Your task: Please quote exactly the opening lines of the data, from the first line to the one where "EAGLE_RISE = 0.4" appears.

--- Start Information shown ---

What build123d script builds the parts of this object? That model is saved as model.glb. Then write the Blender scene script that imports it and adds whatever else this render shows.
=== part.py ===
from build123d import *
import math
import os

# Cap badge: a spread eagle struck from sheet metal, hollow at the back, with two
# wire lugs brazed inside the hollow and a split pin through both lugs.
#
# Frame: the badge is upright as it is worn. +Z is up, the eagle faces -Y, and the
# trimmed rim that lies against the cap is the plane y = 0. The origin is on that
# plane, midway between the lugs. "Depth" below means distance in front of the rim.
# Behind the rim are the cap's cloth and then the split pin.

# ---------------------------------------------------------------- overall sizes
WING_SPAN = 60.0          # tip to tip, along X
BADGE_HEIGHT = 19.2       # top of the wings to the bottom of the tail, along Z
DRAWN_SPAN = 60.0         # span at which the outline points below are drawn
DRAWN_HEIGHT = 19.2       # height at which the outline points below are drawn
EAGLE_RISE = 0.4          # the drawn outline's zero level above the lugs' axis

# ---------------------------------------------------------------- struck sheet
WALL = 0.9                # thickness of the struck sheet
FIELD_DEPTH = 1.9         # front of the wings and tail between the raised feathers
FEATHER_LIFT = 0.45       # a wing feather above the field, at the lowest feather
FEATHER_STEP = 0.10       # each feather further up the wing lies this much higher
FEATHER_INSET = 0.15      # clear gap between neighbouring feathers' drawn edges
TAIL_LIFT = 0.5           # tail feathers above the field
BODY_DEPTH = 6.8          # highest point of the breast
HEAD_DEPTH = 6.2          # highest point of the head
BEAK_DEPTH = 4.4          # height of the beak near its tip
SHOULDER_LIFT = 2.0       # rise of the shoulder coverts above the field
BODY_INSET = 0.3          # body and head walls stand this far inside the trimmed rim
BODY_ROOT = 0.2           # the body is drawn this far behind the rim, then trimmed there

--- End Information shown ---

Task result:
What build123d script builds the parts of this object? That model is saved as model.glb. Then write the Blender scene script that imports it and adds whatever else this render shows.
=== part.py ===
from build123d import *
import math
import os

# Cap badge: a spread eagle struck from sheet metal, hollow at the back, with two
# wire lugs brazed inside the hollow and a split pin through both lugs.
#
# Frame: the badge is upright as it is worn. +Z is up, the eagle faces -Y, and the
# trimmed rim that lies against the cap is the plane y = 0. The origin is on that
# plane, midway between the lugs. "Depth" below means distance in front of the rim.
# Behind the rim are the cap's cloth and then the split pin.

# ---------------------------------------------------------------- overall sizes
WING_SPAN = 60.0          # tip to tip, along X
BADGE_HEIGHT = 19.2       # top of the wings to the bottom of the tail, along Z
DRAWN_SPAN = 60.0         # span at which the outline points below are drawn
DRAWN_HEIGHT = 19.2       # height at which the outline points below are drawn
EAGLE_RISE = 0.4          # the drawn outline's zero level above the lugs' axis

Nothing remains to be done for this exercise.